Reproduce only this span: the line containing "before = set(bpy.data.objects)", the line containing "character: Octaves, weight", and every line between them, all exactly as given.

— start Dataset content —

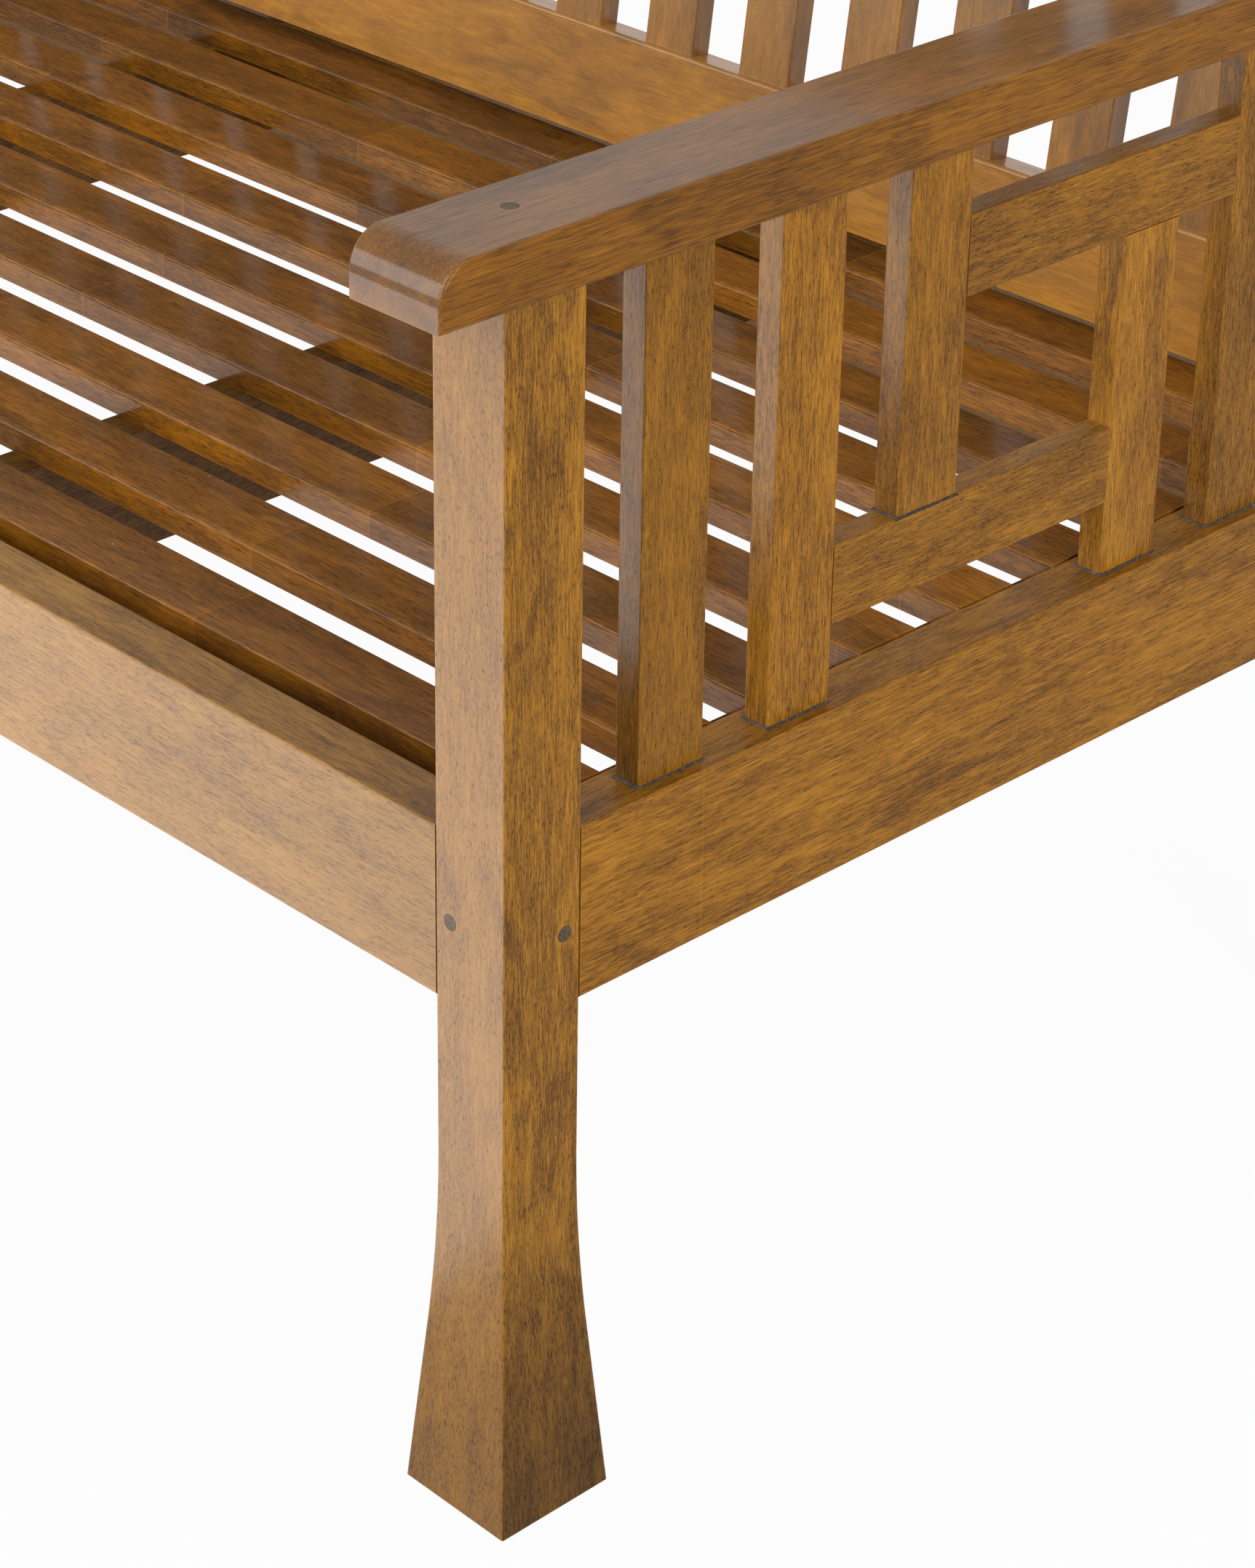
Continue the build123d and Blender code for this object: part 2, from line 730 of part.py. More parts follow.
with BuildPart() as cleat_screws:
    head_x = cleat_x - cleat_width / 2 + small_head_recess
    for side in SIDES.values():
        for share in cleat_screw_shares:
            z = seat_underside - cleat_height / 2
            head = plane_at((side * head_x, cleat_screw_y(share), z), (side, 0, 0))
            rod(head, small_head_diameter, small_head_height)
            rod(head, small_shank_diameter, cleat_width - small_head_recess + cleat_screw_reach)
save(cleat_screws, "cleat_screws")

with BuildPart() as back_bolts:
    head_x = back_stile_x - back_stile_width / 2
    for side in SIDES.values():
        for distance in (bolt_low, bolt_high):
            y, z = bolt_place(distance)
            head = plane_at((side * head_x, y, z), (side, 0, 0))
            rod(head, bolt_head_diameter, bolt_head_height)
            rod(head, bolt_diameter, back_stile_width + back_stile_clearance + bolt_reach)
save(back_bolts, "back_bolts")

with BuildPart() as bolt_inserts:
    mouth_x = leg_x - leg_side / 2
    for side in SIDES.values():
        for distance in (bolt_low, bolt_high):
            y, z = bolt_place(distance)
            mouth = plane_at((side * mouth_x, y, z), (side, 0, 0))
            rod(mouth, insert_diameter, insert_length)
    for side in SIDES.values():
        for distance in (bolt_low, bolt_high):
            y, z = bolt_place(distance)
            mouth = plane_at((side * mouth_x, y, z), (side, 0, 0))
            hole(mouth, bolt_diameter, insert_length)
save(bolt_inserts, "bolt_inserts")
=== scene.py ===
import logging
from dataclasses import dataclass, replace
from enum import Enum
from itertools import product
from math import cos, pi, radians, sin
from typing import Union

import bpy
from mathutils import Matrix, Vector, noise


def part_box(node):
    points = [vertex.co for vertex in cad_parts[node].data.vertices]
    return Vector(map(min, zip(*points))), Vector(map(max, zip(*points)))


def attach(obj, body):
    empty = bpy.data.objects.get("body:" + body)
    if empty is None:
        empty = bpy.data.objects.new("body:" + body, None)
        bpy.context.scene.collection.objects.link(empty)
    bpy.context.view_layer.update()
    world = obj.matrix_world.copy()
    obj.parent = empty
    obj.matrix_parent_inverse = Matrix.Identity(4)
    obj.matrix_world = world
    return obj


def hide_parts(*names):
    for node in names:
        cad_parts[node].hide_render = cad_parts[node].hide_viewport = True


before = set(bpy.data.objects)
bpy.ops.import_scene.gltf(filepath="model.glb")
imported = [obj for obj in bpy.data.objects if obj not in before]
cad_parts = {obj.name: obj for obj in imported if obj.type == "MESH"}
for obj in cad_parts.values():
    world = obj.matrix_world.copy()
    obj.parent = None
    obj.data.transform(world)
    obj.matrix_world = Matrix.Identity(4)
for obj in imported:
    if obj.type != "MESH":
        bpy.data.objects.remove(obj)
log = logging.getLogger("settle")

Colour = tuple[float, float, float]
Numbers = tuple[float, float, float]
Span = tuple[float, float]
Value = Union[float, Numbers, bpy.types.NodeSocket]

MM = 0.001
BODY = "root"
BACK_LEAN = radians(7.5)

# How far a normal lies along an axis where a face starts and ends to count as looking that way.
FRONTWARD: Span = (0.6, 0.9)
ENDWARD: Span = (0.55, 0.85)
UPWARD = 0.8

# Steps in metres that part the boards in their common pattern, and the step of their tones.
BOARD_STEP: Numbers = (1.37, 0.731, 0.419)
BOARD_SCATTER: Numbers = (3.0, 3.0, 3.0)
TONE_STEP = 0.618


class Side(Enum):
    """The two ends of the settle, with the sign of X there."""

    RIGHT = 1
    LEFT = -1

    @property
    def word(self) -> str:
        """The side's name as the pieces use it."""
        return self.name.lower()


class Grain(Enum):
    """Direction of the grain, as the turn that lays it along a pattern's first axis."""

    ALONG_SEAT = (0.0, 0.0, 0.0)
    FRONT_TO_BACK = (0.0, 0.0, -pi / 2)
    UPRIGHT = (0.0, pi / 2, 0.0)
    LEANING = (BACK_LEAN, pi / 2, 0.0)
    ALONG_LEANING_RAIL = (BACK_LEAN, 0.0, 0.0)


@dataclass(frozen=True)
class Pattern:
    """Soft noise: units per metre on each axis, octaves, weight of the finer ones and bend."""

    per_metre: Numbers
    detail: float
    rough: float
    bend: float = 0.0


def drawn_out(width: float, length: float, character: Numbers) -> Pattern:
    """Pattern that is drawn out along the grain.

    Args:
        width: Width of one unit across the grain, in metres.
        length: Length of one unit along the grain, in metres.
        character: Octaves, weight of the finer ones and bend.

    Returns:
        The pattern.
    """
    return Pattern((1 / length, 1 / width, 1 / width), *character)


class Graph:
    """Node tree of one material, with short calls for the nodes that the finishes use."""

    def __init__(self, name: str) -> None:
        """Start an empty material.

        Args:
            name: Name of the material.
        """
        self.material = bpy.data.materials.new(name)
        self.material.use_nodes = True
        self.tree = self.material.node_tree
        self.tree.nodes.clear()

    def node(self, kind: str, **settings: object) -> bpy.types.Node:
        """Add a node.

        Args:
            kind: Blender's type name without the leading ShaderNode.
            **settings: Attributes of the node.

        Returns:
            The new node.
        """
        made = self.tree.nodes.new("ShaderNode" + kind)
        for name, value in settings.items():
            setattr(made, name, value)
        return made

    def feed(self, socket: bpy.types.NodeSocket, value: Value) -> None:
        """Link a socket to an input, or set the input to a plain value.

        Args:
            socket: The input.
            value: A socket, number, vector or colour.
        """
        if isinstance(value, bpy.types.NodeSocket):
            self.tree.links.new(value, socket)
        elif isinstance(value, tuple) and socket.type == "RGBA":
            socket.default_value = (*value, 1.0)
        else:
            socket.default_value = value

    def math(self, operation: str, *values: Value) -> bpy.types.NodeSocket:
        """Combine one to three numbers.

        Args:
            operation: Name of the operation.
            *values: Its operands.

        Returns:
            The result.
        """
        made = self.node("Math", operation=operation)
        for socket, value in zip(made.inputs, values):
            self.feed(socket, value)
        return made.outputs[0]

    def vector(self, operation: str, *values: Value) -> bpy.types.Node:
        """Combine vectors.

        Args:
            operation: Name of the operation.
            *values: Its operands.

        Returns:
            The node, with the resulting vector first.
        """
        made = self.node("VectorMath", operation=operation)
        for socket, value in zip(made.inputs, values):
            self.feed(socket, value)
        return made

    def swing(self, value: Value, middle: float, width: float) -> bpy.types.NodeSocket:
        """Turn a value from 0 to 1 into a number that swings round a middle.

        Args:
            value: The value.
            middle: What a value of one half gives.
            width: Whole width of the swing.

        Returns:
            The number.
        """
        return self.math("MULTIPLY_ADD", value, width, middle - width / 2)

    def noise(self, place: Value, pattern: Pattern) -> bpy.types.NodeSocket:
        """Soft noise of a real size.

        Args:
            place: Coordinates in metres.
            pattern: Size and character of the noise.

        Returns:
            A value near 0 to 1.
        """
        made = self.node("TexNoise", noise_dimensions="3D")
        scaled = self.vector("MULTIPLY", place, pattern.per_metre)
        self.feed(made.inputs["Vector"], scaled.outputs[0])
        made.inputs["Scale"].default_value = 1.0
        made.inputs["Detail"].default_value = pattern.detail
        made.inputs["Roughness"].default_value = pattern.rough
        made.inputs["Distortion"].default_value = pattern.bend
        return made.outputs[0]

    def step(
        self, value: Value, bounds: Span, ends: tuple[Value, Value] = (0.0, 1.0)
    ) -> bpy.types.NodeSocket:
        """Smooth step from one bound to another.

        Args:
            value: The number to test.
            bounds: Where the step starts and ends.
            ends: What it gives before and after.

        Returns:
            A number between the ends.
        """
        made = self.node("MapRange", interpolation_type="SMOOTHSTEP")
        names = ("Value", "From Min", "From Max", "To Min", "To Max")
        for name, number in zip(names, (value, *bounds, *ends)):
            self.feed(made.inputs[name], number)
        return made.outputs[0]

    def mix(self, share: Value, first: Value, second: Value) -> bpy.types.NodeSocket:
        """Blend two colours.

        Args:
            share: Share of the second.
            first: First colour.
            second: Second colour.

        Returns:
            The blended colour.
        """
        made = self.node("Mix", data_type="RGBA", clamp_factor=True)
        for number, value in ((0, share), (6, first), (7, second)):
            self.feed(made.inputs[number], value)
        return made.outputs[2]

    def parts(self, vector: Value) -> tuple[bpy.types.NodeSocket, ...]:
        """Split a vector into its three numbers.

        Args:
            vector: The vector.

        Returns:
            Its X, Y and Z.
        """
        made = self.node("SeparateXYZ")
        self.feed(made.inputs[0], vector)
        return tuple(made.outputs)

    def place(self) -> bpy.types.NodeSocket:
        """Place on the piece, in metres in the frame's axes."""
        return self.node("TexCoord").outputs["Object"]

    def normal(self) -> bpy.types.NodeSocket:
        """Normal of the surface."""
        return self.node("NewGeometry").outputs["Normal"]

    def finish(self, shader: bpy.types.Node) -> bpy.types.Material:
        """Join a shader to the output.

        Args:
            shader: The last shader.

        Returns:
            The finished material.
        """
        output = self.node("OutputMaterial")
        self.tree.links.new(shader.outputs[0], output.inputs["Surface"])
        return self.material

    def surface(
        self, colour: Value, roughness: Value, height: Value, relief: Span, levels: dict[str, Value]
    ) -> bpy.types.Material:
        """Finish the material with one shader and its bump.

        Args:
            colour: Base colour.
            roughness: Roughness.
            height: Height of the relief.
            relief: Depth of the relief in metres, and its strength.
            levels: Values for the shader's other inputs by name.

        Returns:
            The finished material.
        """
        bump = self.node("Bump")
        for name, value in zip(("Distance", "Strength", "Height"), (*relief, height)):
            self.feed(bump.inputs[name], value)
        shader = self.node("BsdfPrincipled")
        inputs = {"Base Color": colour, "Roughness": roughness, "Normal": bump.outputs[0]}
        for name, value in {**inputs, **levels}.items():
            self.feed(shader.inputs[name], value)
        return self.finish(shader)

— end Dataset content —

Written solution:
before = set(bpy.data.objects)
bpy.ops.import_scene.gltf(filepath="model.glb")
imported = [obj for obj in bpy.data.objects if obj not in before]
cad_parts = {obj.name: obj for obj in imported if obj.type == "MESH"}
for obj in cad_parts.values():
    world = obj.matrix_world.copy()
    obj.parent = None
    obj.data.transform(world)
    obj.matrix_world = Matrix.Identity(4)
for obj in imported:
    if obj.type != "MESH":
        bpy.data.objects.remove(obj)
log = logging.getLogger("settle")

Colour = tuple[float, float, float]
Numbers = tuple[float, float, float]
Span = tuple[float, float]
Value = Union[float, Numbers, bpy.types.NodeSocket]

MM = 0.001
BODY = "root"
BACK_LEAN = radians(7.5)

# How far a normal lies along an axis where a face starts and ends to count as looking that way.
FRONTWARD: Span = (0.6, 0.9)
ENDWARD: Span = (0.55, 0.85)
UPWARD = 0.8

# Steps in metres that part the boards in their common pattern, and the step of their tones.
BOARD_STEP: Numbers = (1.37, 0.731, 0.419)
BOARD_SCATTER: Numbers = (3.0, 3.0, 3.0)
TONE_STEP = 0.618


class Side(Enum):
    """The two ends of the settle, with the sign of X there."""

    RIGHT = 1
    LEFT = -1

    @property
    def word(self) -> str:
        """The side's name as the pieces use it."""
        return self.name.lower()


class Grain(Enum):
    """Direction of the grain, as the turn that lays it along a pattern's first axis."""

    ALONG_SEAT = (0.0, 0.0, 0.0)
    FRONT_TO_BACK = (0.0, 0.0, -pi / 2)
    UPRIGHT = (0.0, pi / 2, 0.0)
    LEANING = (BACK_LEAN, pi / 2, 0.0)
    ALONG_LEANING_RAIL = (BACK_LEAN, 0.0, 0.0)


@dataclass(frozen=True)
class Pattern:
    """Soft noise: units per metre on each axis, octaves, weight of the finer ones and bend."""

    per_metre: Numbers
    detail: float
    rough: float
    bend: float = 0.0


def drawn_out(width: float, length: float, character: Numbers) -> Pattern:
    """Pattern that is drawn out along the grain.

    Args:
        width: Width of one unit across the grain, in metres.
        length: Length of one unit along the grain, in metres.
        character: Octaves, weight of the finer ones and bend.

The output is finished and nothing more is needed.